RHS Hardiness Rating: H6

USDA Hardiness Zone: 9

In northern temperate regions at least subsp. arguta is the most frequently grown of the three A. acuminata subspecies. Most trees are probably traceable to Mexican provenance, although material of Guatemalan origin is cultivated at the University of California Botanical Garden at Berkeley (Grimshaw & Bayton 2009). The once-tallest specimen recorded in Britain, an 11 m tree at Borde Hill, West Sussex in 1962 (Grimshaw & Bayton 2009) has been well and truly relegated by a tree growing in the Water Garden at Wakehurst Place, 16 m × 33 cm dbh in 2015 (Tree Register 2021). Elsewhere in the world it is widely used as an agroforestry crop, for example in Uganda (Siriri et al. 2010).

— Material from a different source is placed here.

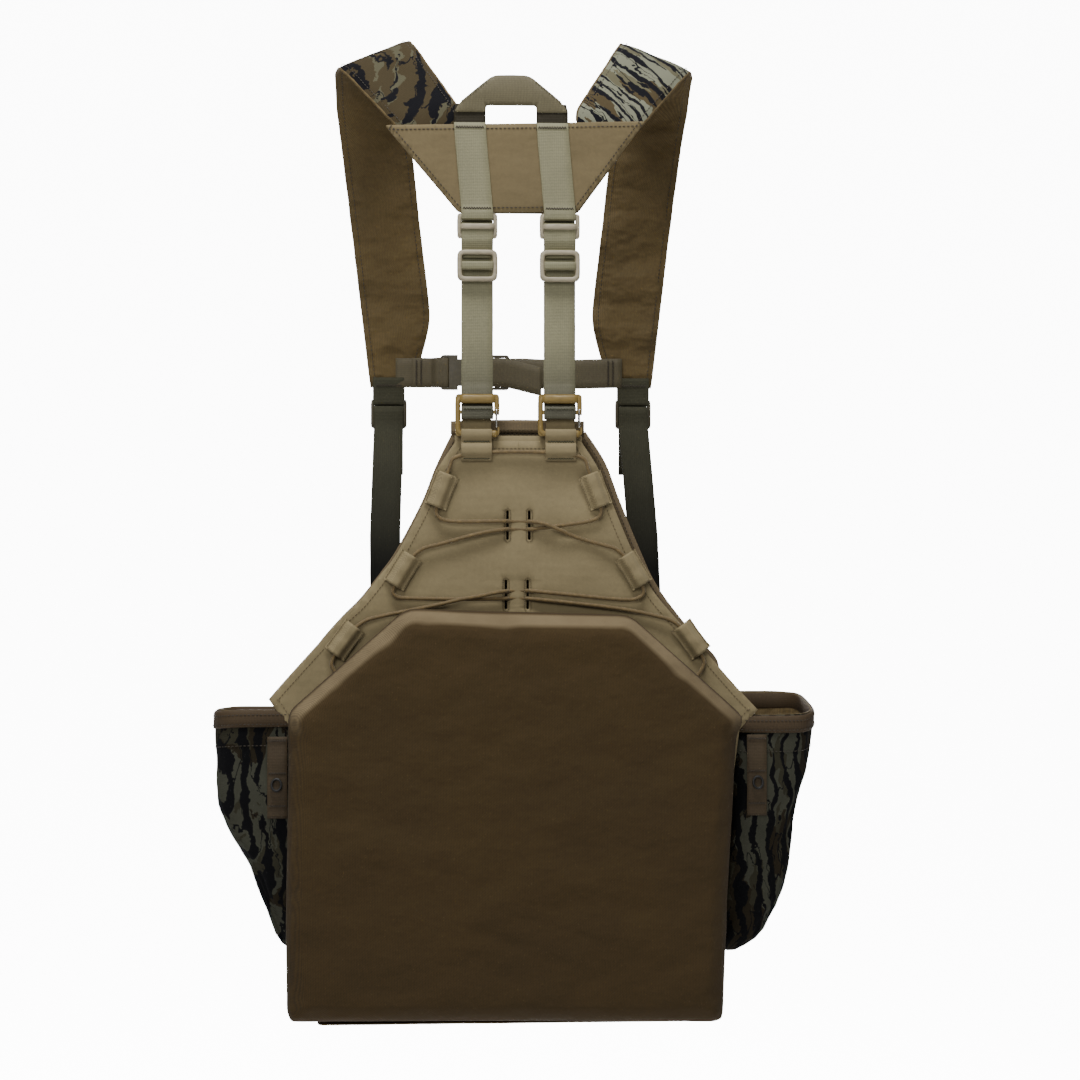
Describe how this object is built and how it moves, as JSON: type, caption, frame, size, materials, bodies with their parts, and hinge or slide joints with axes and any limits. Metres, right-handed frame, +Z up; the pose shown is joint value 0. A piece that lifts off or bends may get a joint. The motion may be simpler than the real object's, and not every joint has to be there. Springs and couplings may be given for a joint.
{
  "type": "hunting vest",
  "caption": "Hunting vest with padded shoulder straps, laced back panel, gated hooks, sternum buckle, hip pockets and a padded seat that folds down.",
  "frame": {"origin": "where a peg carries the haul handle, under the middle of its grip", "axes": "+X to the right seen from behind the wearer, +Y towards the wearer's chest, +Z up along the vest's height"},
  "size_m": [0.4886, 0.195, 0.8049],
  "materials": {
    "tan_fabric": "tightly woven coated nylon, matt",
    "mesh": "brown knitted mesh",
    "brown_twill": "brown brushed twill, matt",
    "foam": "closed-cell foam",
    "camo_fabric": "printed bark-coloured twill, matt",
    "handle_webbing": "ribbed olive nylon webbing",
    "grey_green_webbing": "grey-green nylon webbing",
    "brown_webbing": "brown nylon webbing",
    "moulded_buckle": "moulded plastic, satin",
    "tan_hook_plastic": "moulded plastic, satin",
    "gate_steel": "bent wire, polished",
    "elastic_cord": "braided elastic cord",
    "seat_fabric": "dark brown woven nylon, matt",
    "magnet_steel": "plated magnet"
  },
  "bodies": {
    "vest": {"adjuster_webbing_left": "grey_green_webbing", "adjuster_webbing_right": "grey_green_webbing", "anchor_tabs": "grey_green_webbing", "back_strap_left": "grey_green_webbing", "back_strap_right": "grey_green_webbing", "cord_knots": "elastic_cord", "cord_loops": "tan_fabric", "game_bag_gusset": "brown_twill", "gated_hook_left": "tan_hook_plastic", "gated_hook_right": "tan_hook_plastic", "haul_handle": "handle_webbing", "hip_pocket_left": "camo_fabric", "hip_pocket_right": "camo_fabric", "lacing_cord": "elastic_cord", "mesh_back_panel": "mesh", "outer_back_panel": "tan_fabric", "pad_tabs": "brown_webbing", "panel_magnets": "magnet_steel", "panel_top_binding": "brown_twill", "panel_top_webbing": "grey_green_webbing", "pocket_binding_left": "brown_twill", "pocket_binding_right": "brown_twill", "pocket_tabs": "brown_webbing", "seat_hem": "tan_fabric", "side_webbing_left": "brown_webbing", "side_webbing_right": "brown_webbing", "sternum_female_buckle": "moulded_buckle", "sternum_webbing_left": "brown_webbing", "sternum_webbing_right": "brown_webbing", "strap_foam_left": "foam", "strap_foam_right": "foam", "strap_lining_left": "brown_twill", "strap_lining_right": "brown_twill", "strap_shell_left": "camo_fabric", "strap_shell_right": "camo_fabric", "upper_buckles": "moulded_buckle", "yoke_lining": "brown_twill", "yoke_pad": "foam", "yoke_panel": "tan_fabric", "yoke_webbing": "grey_green_webbing"},
    "seat": {"seat_cover": "seat_fabric", "seat_foam": "foam", "seat_magnets": "magnet_steel"},
    "gate_left": {"wire_gate_left": "gate_steel"},
    "gate_right": {"wire_gate_right": "gate_steel"},
    "glide_left": {"triglide_left": "moulded_buckle", "glide_wrap_left": "grey_green_webbing"},
    "glide_right": {"triglide_right": "moulded_buckle", "glide_wrap_right": "grey_green_webbing"},
    "lock_left": {"ladder_lock_left": "moulded_buckle", "lock_tail_left": "brown_webbing"},
    "lock_right": {"ladder_lock_right": "moulded_buckle", "lock_tail_right": "brown_webbing"},
    "sternum_male": {"sternum_male_buckle": "moulded_buckle", "sternum_tail": "brown_webbing"},
    "prong_upper": {"sternum_prong_upper": "moulded_buckle"},
    "prong_lower": {"sternum_prong_lower": "moulded_buckle"}
  },
  "joints": [
    {"name": "seat_fold", "type": "hinge", "parent": "vest", "child": "seat", "pos_m": [0, -0.005, -0.7325], "axis": [1, 0, 0], "range_deg": [0, 180]},
    {"name": "gate_left_swing", "type": "hinge", "parent": "vest", "child": "gate_left", "pos_m": [-0.0178, -0.003, -0.2425], "axis": [0, 1, 0], "range_deg": [0, 12], "stiffness_Nm_per_rad": 0.02, "springref_deg": -17.19},
    {"name": "gate_right_swing", "type": "hinge", "parent": "vest", "child": "gate_right", "pos_m": [0.0482, -0.003, -0.2425], "axis": [0, 1, 0], "range_deg": [0, 12], "stiffness_Nm_per_rad": 0.02, "springref_deg": -17.19},
    {"name": "glide_left_slide", "type": "slide", "parent": "vest", "child": "glide_left", "axis": [0, 0, -1], "range_m": [0, 0.055], "deforming": ["adjuster_webbing_left"]},
    {"name": "glide_right_slide", "type": "slide", "parent": "vest", "child": "glide_right", "axis": [0, 0, -1], "range_m": [0, 0.055], "deforming": ["adjuster_webbing_right"]},
    {"name": "lock_left_tilt", "type": "hinge", "parent": "vest", "child": "lock_left", "pos_m": [-0.106, 0.14975, -0.2268], "axis": [1, 0, 0], "range_deg": [0, 30]},
    {"name": "lock_right_tilt", "type": "hinge", "parent": "vest", "child": "lock_right", "pos_m": [0.106, 0.14975, -0.2268], "axis": [1, 0, 0], "range_deg": [0, 30]},
    {"name": "sternum_release", "type": "slide", "parent": "vest", "child": "sternum_male", "axis": [1, 0, 0], "range_m": [0, 0.024]},
    {"name": "prong_upper_squeeze", "type": "hinge", "parent": "sternum_male", "child": "prong_upper", "pos_m": [-0.0275, 0.1406, -0.1934], "axis": [0, -1, 0], "range_deg": [0, 6], "stiffness_Nm_per_rad": 0.05},
    {"name": "prong_lower_squeeze", "type": "hinge", "parent": "sternum_male", "child": "prong_lower", "pos_m": [-0.0275, 0.1406, -0.2106], "axis": [0, 1, 0], "range_deg": [0, 6], "stiffness_Nm_per_rad": 0.05}
  ],
  "couplings": [
    {"joint": "prong_lower_squeeze", "follows": "prong_upper_squeeze", "ratio": 1}
  ]
}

subsp. glabrata (Fernald) Furlow

This subspecies overlaps with subsp. arguta, from which it can be distinguished by its entirely glabrous lower leaf surface and the lanceolate to narrowly ovate, acuminate leaves. However, hybridisation between the two subspecies does occur, creating intermediate progeny. (Grimshaw & Bayton 2009; Furlow 1979).

Distribution

  • Mexico – central Durango, Guanajuato, Guerrero, Hidalgo, México, north-central Oaxaca, Puebla, Tlaxcala

USDA Hardiness Zone: 9

In many respects subsp. glabrata is the horticulturally inferior representative of A. acuminata, but its upright form, glossy foliage, and male catkins are attractive features (Grimshaw & Bayton 2009). Certain provenances may also be hardier than any of the other subspecies: Trees were reported from several UK collections in New Trees, including Blagdon Hall in Northumberland (a particularly cold part of the UK), Tregrehan in Cornwall, and Stone Lane Farm in Devon, but in 2021 the only specimen recorded by the Tree Register grows on the campus of Surrey University in Guildford, 8 m × 12 cm dbh in 2018 (Tree Register 2021; Grimshaw & Bayton 2009).